The formal analysis is along the lines seen above. The QRP account again predicts no difference between internally replicated and internally unreplicated effects in terms of reproducibility predictors (null hypothesis). The unknown moderator account predicts that factors favoring reproducibility are more common in internally unreplicated effects compared to internally replicated effects. This would explain why, under this account, the presence of internal replications—looked at in isolation—is not predictive of independent replication success.

Results

In general, original studies with and without internal replications were very similar with respect to factors predicting reproducibility, see Table 1 (BF0+ > 3, posterior centred near zero). For some predictors, the evidence was inconclusive, see Table 1 (BF0+ < 3, BF+0 < 3, posterior not centred near zero but 95 % Credible Interval includes zero). There is one exception to this general pattern: the field of study (BF+0 = 5.76). Effects that were internally replicated were more likely to be classified as social psychological effects (69 %), while effects which were not internally replicated were mostly (54 %) cognitive effects. In other words, internal replications cannot fully remove the influence of the field of study (social psychological effects are difficult to replicate) on independent replication success.

This unexpected result raises the obvious question of whether the unknown moderator account is well supported in at least one field of study. However, this is not the case, see Table 2. The Bayes factors either support the null hypothesis (social psychology), or they are inconclusive (cognitive psychology). Parameter estimation of the difference in effect size reductions between internally replicated and internally unreplicated effects leads to a similar conclusion. In social psychology, the effect size reduction difference’s 95 % Credible Interval ranges from a small negative difference (the opposite to the unknown moderator account’s prediction) to a trivial positive difference (for both simple reduction and Cohen’s q). In cognitive psychology, on the other hand, the 95 % Credible Interval is nearly twice as big, ranging from small negative differences to small positive differences, i.e. the data do not support either hypothesis strongly.

Table 2 Comparison of internally replicated and internally unreplicated effects for different fields of study

Discussion

Are factors favouring reproducibility more common in internally unreplicated effects compared to internally replicated effects, as predicted by the unknown moderator account? There is not much evidence for this proposal. While it is true that there is a difference between internally replicated and internally unreplicated effects in terms of field of study, neither field convincingly displays an independent replication advantage for internally replicated effects. Whether internally replicated and unreplicated effects differ on unknown variables predicting replication success is unclear, given that this analysis uses correlational data. Overall, in line with analysis 1, analysis 2 found support for the QRP account.

General discussion

Why were many psychological effects not reproduced by the Open Science Collaboration (2015)? One account suggests that replication teams tapped into smaller, or even null, population effects because they did not re-create important experimental contexts (unknown moderator account). This account predicts that internal replications increase independent replication success. Another account suggests that original researchers used QRPs, which exaggerated their results, while the replication teams did not use them (QRP account). By this account, internal replications should not correlate with independent replication success. Given that internal replications are not predictive of independent replication success, the QRP account appears to be the better explanation, see Table 1. Moreover, the lack of predictive value of internal replications is not simply due to other reproducibility predictors counter-acting the influence of internal replications on independent replication success, see Section 2.

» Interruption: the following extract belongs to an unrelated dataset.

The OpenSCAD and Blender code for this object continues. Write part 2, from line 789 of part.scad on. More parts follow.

Still, a proponent of the unknown moderator account might argue that, as soon as the data analysis context changes, reproducibility cannot be achieved. For example, whether internally, conceptually replicating an effect in the morning or not, a direct, independent replication attempt in the afternoon will not show some phenomenon that is dependent on time of day. However, this argument misses two points. First, the influence of unknown moderators is not predictable, i.e. it is a process governed by random chance. When the chances of unknown moderator influences are greater and replicability is achieved (internal, conceptual replications), then the same should be true when chances are smaller (independent, direct replications). Second, the unknown moderator account is usually invoked for social psychological effects (e.g. Cesario, 2014; Stroebe & Strack, 2014). However, the lack of influence of internal replications on independent replication success is not limited to social psychology. Even for cognitive psychology a similar pattern appears to hold.

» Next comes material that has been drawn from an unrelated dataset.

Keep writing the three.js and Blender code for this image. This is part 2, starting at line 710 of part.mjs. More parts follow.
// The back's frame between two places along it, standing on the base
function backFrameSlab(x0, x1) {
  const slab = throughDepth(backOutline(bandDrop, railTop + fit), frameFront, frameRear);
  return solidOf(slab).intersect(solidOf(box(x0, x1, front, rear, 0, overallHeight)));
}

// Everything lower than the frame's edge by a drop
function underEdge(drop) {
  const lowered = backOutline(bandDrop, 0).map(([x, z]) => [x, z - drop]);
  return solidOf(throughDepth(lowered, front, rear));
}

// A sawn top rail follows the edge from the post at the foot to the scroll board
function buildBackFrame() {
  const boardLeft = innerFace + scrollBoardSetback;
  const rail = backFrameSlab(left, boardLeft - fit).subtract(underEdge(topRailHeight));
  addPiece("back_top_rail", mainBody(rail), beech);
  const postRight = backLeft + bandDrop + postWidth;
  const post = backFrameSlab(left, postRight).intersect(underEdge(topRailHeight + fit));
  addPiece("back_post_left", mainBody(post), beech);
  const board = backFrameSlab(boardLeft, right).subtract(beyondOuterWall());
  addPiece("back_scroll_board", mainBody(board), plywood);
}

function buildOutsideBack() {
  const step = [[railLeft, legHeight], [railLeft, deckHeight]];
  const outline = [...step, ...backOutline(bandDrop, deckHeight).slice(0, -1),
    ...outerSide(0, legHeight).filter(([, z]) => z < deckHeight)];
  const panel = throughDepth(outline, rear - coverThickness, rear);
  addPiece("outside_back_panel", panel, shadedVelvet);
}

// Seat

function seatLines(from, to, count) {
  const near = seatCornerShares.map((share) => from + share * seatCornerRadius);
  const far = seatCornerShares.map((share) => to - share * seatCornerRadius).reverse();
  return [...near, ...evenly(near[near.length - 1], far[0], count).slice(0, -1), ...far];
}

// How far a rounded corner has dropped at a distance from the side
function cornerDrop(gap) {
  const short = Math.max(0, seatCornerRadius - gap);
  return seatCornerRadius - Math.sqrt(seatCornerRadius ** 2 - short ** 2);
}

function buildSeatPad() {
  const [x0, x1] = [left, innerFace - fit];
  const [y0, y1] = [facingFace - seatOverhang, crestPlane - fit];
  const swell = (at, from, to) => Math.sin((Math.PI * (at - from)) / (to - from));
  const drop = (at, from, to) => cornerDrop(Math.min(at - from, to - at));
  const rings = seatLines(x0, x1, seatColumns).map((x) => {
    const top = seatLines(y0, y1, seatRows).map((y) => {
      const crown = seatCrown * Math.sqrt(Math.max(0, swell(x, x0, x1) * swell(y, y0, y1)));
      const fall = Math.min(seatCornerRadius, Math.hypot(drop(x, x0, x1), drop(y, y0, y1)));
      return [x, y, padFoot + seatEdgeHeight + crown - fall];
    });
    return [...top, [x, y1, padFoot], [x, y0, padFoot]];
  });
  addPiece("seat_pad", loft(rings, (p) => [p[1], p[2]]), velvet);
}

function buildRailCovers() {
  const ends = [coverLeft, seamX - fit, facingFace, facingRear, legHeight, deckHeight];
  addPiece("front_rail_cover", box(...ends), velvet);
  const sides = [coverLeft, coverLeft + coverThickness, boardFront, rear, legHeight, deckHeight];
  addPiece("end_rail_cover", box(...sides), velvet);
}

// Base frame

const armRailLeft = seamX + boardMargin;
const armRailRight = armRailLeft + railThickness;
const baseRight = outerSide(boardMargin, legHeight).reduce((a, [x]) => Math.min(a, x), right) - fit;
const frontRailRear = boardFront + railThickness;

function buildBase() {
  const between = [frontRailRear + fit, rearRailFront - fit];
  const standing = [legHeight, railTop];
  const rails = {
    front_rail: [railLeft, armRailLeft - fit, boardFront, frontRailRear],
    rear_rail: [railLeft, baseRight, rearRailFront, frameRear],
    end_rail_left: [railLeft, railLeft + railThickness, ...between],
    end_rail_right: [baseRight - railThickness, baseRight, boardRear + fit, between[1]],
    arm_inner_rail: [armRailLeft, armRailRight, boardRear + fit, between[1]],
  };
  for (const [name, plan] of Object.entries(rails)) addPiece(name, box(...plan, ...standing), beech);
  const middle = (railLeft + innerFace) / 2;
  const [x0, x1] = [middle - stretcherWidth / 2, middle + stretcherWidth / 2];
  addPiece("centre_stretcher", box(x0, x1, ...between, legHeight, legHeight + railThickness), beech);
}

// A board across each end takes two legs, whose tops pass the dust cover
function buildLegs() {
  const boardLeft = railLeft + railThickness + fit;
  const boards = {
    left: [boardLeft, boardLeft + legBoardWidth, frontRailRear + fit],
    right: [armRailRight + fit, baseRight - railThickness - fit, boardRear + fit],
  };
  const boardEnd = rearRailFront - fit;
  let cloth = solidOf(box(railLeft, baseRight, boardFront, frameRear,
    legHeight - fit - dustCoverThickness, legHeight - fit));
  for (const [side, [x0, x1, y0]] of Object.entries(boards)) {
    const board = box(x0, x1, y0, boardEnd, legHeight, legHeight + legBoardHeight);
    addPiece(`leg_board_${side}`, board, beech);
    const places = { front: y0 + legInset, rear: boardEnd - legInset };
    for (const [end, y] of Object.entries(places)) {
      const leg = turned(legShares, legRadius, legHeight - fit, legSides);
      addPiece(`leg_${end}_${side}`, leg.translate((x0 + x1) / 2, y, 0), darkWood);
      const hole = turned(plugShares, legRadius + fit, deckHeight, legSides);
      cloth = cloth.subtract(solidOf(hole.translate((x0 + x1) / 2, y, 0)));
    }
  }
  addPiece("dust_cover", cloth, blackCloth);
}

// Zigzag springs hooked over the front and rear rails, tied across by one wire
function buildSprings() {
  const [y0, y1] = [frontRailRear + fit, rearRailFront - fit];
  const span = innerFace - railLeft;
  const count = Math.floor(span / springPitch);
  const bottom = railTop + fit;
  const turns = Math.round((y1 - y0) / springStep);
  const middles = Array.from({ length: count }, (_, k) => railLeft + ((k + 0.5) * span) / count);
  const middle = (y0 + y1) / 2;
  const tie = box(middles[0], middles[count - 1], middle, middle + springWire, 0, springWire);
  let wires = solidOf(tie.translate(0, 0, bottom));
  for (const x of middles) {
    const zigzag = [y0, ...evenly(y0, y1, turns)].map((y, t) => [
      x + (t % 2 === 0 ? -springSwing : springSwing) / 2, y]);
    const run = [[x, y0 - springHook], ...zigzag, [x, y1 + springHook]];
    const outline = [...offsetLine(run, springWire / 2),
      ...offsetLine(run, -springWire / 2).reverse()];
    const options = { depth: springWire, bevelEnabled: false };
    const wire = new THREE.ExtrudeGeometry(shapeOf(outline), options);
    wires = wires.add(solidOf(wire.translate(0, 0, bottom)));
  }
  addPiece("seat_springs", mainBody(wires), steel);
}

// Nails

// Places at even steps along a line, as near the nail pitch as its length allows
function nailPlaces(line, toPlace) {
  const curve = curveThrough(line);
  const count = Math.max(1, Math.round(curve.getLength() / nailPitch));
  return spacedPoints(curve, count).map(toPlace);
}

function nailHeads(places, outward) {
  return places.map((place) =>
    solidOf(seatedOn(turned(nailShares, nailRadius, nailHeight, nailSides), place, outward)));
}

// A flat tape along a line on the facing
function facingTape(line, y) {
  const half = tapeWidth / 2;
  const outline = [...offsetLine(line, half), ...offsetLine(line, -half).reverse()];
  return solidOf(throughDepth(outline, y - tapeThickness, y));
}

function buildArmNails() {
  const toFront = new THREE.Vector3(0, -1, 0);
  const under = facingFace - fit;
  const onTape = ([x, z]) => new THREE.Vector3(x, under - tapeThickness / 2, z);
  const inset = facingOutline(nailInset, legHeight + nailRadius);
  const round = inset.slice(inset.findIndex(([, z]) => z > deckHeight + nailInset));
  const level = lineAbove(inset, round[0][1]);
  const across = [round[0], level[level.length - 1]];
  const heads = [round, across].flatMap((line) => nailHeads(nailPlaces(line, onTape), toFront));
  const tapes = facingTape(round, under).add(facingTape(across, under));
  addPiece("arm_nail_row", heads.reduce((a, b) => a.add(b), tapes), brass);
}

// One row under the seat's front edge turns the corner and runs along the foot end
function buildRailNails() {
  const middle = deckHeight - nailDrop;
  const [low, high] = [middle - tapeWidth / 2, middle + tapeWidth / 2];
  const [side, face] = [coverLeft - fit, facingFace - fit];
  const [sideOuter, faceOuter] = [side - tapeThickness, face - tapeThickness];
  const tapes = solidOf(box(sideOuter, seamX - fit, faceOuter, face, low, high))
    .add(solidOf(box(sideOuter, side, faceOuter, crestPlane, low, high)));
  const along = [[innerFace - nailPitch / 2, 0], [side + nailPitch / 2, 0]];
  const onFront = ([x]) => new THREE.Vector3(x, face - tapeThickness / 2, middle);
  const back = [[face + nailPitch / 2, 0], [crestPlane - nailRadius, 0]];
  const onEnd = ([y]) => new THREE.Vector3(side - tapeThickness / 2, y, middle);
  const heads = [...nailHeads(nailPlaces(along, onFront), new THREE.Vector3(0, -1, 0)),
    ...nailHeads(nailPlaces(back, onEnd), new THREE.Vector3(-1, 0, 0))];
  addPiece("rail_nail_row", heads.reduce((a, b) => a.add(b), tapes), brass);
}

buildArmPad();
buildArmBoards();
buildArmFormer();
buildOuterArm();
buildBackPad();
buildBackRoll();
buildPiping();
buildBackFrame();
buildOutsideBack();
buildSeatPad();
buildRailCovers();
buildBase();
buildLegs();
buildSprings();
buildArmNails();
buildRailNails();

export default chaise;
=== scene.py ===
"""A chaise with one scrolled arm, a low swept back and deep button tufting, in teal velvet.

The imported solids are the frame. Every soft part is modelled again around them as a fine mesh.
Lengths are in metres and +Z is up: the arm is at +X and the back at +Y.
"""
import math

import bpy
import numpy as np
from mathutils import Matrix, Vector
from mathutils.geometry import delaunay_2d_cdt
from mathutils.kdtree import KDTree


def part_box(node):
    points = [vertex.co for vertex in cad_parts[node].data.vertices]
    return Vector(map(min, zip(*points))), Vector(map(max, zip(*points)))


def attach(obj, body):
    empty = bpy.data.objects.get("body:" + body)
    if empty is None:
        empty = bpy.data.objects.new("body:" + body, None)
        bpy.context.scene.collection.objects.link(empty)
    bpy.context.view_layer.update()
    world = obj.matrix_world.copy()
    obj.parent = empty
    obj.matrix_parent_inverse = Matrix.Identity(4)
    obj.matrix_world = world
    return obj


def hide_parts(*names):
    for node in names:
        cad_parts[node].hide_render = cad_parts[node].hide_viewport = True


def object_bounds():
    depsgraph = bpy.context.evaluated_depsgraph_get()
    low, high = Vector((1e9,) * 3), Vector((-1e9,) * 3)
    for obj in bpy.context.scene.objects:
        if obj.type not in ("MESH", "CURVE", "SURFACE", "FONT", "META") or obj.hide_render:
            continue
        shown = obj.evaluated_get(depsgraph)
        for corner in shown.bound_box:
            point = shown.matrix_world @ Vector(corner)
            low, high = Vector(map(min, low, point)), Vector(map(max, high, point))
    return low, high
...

Could psychological findings be more replicable? The results are encouraging. Low reproducibility is not a feature of psychological science that derives exclusively from the allegedly variable, context-dependent nature of psychological phenomena. If differences in research strategy and investigated effects can be minimized, better reproducibility is possible. Firstly, the Open Science Collaboration has shown how to minimize the chances of investigating slightly different effects in original and replication studies. They consulted with original authors and used original materials (Open Science Collaboration, 2015).

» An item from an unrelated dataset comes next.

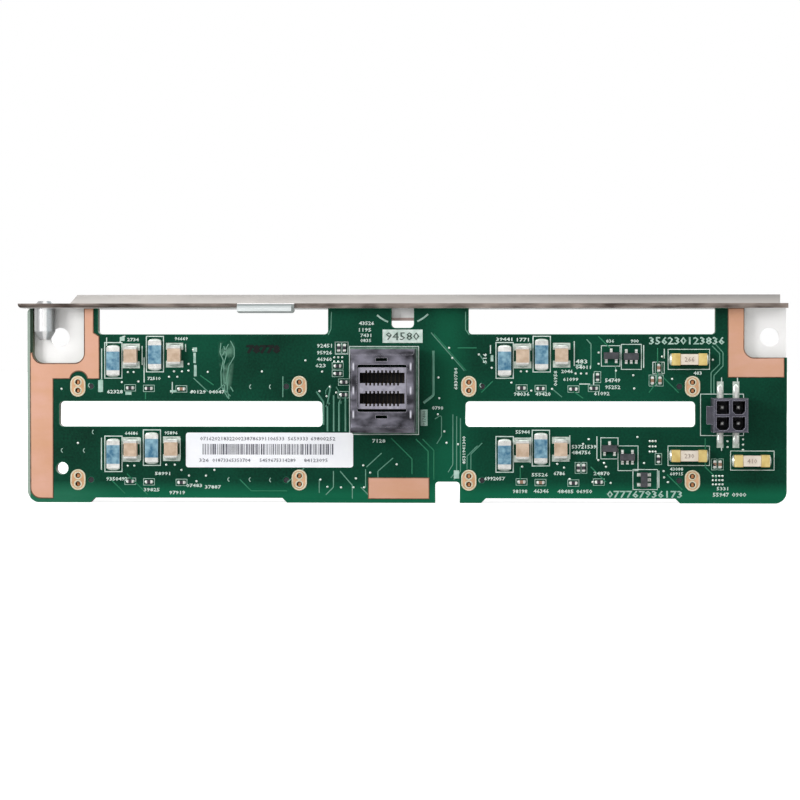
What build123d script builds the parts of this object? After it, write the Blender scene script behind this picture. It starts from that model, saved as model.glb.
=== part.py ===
from build123d import *
import os

os.makedirs("parts", exist_ok=True)

# The origin is the left screw hole, on the front of its tab. X runs along the board, Z is up, and the
# component side of the board faces -Y. All sizes are in millimetres.

# Board outline
board_left = -5.95
right_margin = 17.87
board_top = 5.5
board_bottom = -31.65
board_thickness = 2.4
board_corner = 2.3
top_corner = 0.8
inner_corner = 0.7

# Drive bays: two columns and two rows, placed from the lock nearest the left screw hole
first_lock_x = 3.75
bay_pitch = 74.88
row_z = -9.4
row_pitch = 17.9
lock_span = 42.5
lock_pitch = 1.6
lock_hole = 1.0
peg_span = 37.5
peg_hole = 1.15

# Airflow slots, top notches and the shallow relief along the lower edge
slot_height = 4.85
slot_z = -14.68
slot_left_shift = 0.4
slot_left_width = 50.5
slot_right_shift = 0.05
slot_right_width = 43.7
slot_corner = 0.8
notch_floor = 0.54
notch_left_shift = 4.7
notch_left_width = 44.1
notch_right_shift = 2.12
notch_right_width = 46.85
relief_depth = 0.9
relief_width = 36.0

# Cut-outs of the outline and the tooling hole
foot_notch_shift = 25.33
foot_notch_width = 4.7
foot_notch_depth = 4.05
screw_cut_half = 4.93
screw_cut_floor = -4.96
screw_cut_corner = 1.9
right_screw_shift = 14.72
right_cut_floor = -3.9
finger_shift = 3.56
finger_width = 4.3
finger_floor = 1.75
finger_corner = 0.8
tool_hole = 2.35
tool_hole_x = 0.69
tool_hole_z = -25.1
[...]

Secondly, reproducibility can be boosted by avoiding QRPs. For example, optional stopping is not a QRP if statistical tests are appropriately adjusted (Lakens, 2014; Sanborn & Hills, 2013; Wagenmakers, 2007), publication bias can be avoided by promoting dedicated publication outlets open to unclear/null findings (e.g. PLoS ONE, prep-print servers, psychfiledrawer.org), hypothesizing after a result is known is prevented by basing hypotheses on earlier publications before sampling begins.

However, the wider challenge lies in removing the incentives for applying QRPs (for a list of suggestions, see Asendorpf et al., 2013; Ioannidis, Munafò, Fusar-Poli, Nosek, & Lakens, 2014; Kerr, 1998). Otherwise, human ingenuity will likely continue to find ways to present as reliable what is in truth irreproducible. One promising improvement lies in altering publication practices, encouraging a two-stage manuscript submission process that decouples editorial decisions from study results (e.g., pre-registration: Chambers, 2013; Greve, Bröder, & Erdfelder, 2013; Nosek & Lakens, 2014; or withholding results from reviewers: Smulders, 2013; Walster & Cleary, 1970). This report suggests that, without widespread changes to psychological science, it will become difficult to distinguish it from informal observations, anecdotes and guess work.